_Provided data_

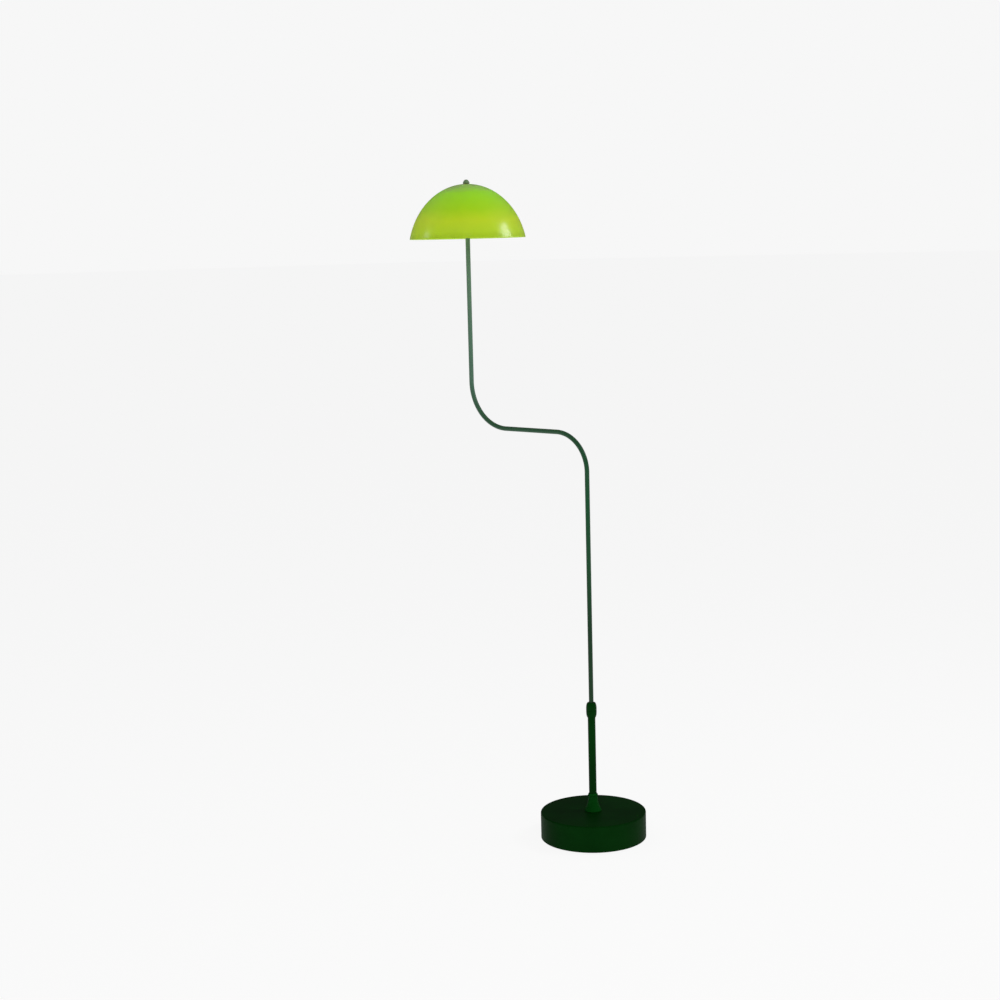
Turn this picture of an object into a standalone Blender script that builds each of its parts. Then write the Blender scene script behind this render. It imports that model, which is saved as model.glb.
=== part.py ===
"""Adjustable arm floor lamp: a drum base, a clamped telescopic post, an S-bent arm tube and a dome shade.

Metres, +Z up. The origin is on the post's axis where the foot pad meets the floor. The arm reaches along -X,
and the lamp holder, harp, bulb, shade and finial all stand on the arm tube's top end.
"""

import math

import bmesh
import bpy
from mathutils import Matrix, Vector

# Base
BASE_RADIUS = 0.125
BASE_TOP = 0.064
SHELL_WALL = 0.0015
SHELL_HEM = 0.002
SHELL_CORNER = 0.004
PAD_RADIUS = 0.118
PAD_THICKNESS = 0.003
PLATE_RADIUS = 0.120
PLATE_THICKNESS = 0.002
WEIGHT_RADIUS = 0.106
WEIGHT_HEIGHT = 0.024
PLATE_SCREW_CIRCLE = 0.090
PLATE_SCREW_ANGLES = (30.0, 150.0, 270.0)

# Post and its clamp
POST_RADIUS = 0.009
POST_WALL = 0.0015
POST_FOOT = 0.013
COLLAR_RADIUS = 0.0125
COLLAR_FOOT = 0.292
COLLAR_SPLIT = 0.309
COLLAR_TOP = 0.328
HUB_FOOT_RADIUS = 0.020
HUB_NECK_RADIUS = 0.011
HUB_TOP = 0.107

# Arm tube
TUBE_RADIUS = 0.0055
TUBE_WALL = 0.0015
TUBE_FOOT = 0.146
RUN_HEIGHT = 0.965
REACH = 0.360
LOWER_BEND = 0.090
UPPER_BEND = 0.110
TUBE_TOP = 1.428
LEAD_RADIUS = 0.002

# Shade: an ellipsoid dome cut level at its rim
SHADE_RIM_RADIUS = 0.140
SHADE_APEX = 1.550
SHADE_HEIGHT = 0.130
SHADE_WALL = 0.0025
SHADE_WIDTH_RATIO = 1.027
SHADE_DEPTH_RATIO = 1.203
STUD_RADIUS = 0.003

# Shared sizes
GAP = 0.0003
RUNNING_GAP = 0.0004
CORD_OUTLET_HEIGHT = 0.0125
CORD_OUTLET_RADIUS = 0.005
KEY_HEIGHT = 0.0255
ROUND = 32
FINE_ROUND = 48
SMALL_ROUND = 16
HEX_ROUND = 24
SOFT_ANGLE = math.radians(35.0)


def clear_scene():
    """Removes whatever the open file holds."""
    for old in list(bpy.data.objects):
        bpy.data.objects.remove(old, do_unlink=True)


def make_material(name, colour, roughness, metallic=0.0):
    """A Principled material with one colour."""
    material = bpy.data.materials.new(name)
    material.use_nodes = True
    shader = material.node_tree.nodes["Principled BSDF"]
    shader.inputs["Base Color"].default_value = (*colour, 1.0)
    shader.inputs["Roughness"].default_value = roughness
    shader.inputs["Metallic"].default_value = metallic
    return material


def add_object(name, shape, material, parent=None, location=(0.0, 0.0, 0.0)):
    """Turns a bmesh into a named object with faces pointing out, placed under its parent."""
    bmesh.ops.recalc_face_normals(shape, faces=shape.faces)
    mesh = bpy.data.meshes.new(name)
    shape.to_mesh(mesh)
    shape.free()
    mesh.materials.append(material)
    mesh.shade_smooth()
    mesh.set_sharp_from_angle(angle=SOFT_ANGLE)
    piece = bpy.data.objects.new(name, mesh)
    bpy.context.scene.collection.objects.link(piece)
    piece.parent = parent
    piece.location = location
    return piece


def joint_axis(name, location, parent=None):
    """An empty on a joint's axis, which the moving pieces hang from."""
    axis = bpy.data.objects.new(name, None)
    axis.empty_display_size = 0.03
    bpy.context.scene.collection.objects.link(axis)
    axis.parent = parent
    axis.location = location
    return axis


def turned_shape(outline, steps):
    """Spins an outline of (radius, height) points about Z; points on the axis become poles."""
    shape = bmesh.new()
    points = [shape.verts.new((radius, 0.0, height)) for radius, height in outline]
    closed = min(radius for radius, _ in outline) > 0.0
    edges = [shape.edges.new(pair) for pair in zip(points, points[1:])]
    if closed:
        edges.append(shape.edges.new((points[-1], points[0])))
    bmesh.ops.spin(
        shape, geom=points + edges, cent=(0, 0, 0), axis=(0, 0, 1), dvec=(0, 0, 0),
        angle=math.tau, steps=steps, use_merge=True, use_duplicate=False,
    )
    bmesh.ops.remove_doubles(shape, verts=shape.verts, dist=1e-6)
    return shape


def turned(name, outline, material, parent=None, location=(0, 0, 0), steps=ROUND):
    """A round piece turned about its own Z axis."""
    return add_object(name, turned_shape(outline, steps), material, parent, location)


def ring_outline(bore, radius, foot, top):
    """A plain washer, sleeve or pipe."""
    return [(bore, foot), (radius, foot), (radius, top), (bore, top)]


def quarter_arc(centre, radius, start_deg, end_deg, count):
    """Points along an arc in the outline's plane, counted from its start to its end."""
    span = math.radians(end_deg - start_deg)
    angles = [math.radians(start_deg) + span * i / count for i in range(count + 1)]
    return [(centre[0] + radius * math.cos(a), centre[1] + radius * math.sin(a)) for a in angles]


def hexagon_nut(name, across_corners, bore, foot, top, material, parent=None, location=(0, 0, 0)):
    """A six-sided nut with a round bore: one ring of points on the hexagon, one on the bore, at each face."""
    shape = bmesh.new()
    angles = [math.tau * i / HEX_ROUND for i in range(HEX_ROUND)]
    flat = across_corners / 2 * math.cos(math.pi / 6)
    outer = [flat / math.cos(a % (math.pi / 3) - math.pi / 6) for a in angles]
    loops = []
    for radii, height in ((outer, foot), (outer, top), ([bore] * HEX_ROUND, top), ([bore] * HEX_ROUND, foot)):
        loops.append([shape.verts.new((r * math.cos(a), r * math.sin(a), height)) for r, a in zip(radii, angles)])
    for near, far in zip(loops, loops[1:] + loops[:1]):
        for k in range(HEX_ROUND):
            m = (k + 1) % HEX_ROUND
            shape.faces.new((near[k], near[m], far[m], far[k]))
    return add_object(name, shape, material, parent, location)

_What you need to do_
Print exactly, and only, the lines beginning at the top of the listing and ending at the line with "PLATE_SCREW_ANGLES = (30.0, 150.0, 270.0)".

_Result below_
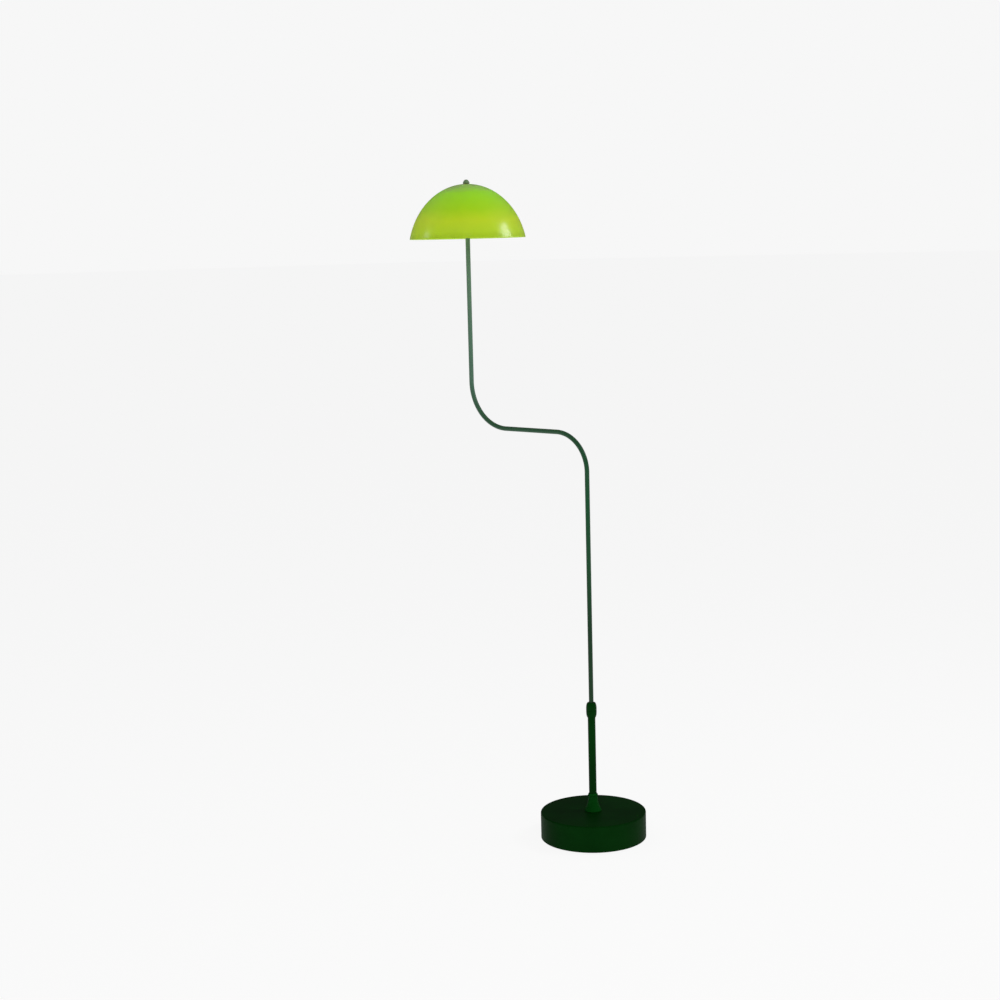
Turn this picture of an object into a standalone Blender script that builds each of its parts. Then write the Blender scene script behind this render. It imports that model, which is saved as model.glb.
=== part.py ===
"""Adjustable arm floor lamp: a drum base, a clamped telescopic post, an S-bent arm tube and a dome shade.

Metres, +Z up. The origin is on the post's axis where the foot pad meets the floor. The arm reaches along -X,
and the lamp holder, harp, bulb, shade and finial all stand on the arm tube's top end.
"""

import math

import bmesh
import bpy
from mathutils import Matrix, Vector

# Base
BASE_RADIUS = 0.125
BASE_TOP = 0.064
SHELL_WALL = 0.0015
SHELL_HEM = 0.002
SHELL_CORNER = 0.004
PAD_RADIUS = 0.118
PAD_THICKNESS = 0.003
PLATE_RADIUS = 0.120
PLATE_THICKNESS = 0.002
WEIGHT_RADIUS = 0.106
WEIGHT_HEIGHT = 0.024
PLATE_SCREW_CIRCLE = 0.090
PLATE_SCREW_ANGLES = (30.0, 150.0, 270.0)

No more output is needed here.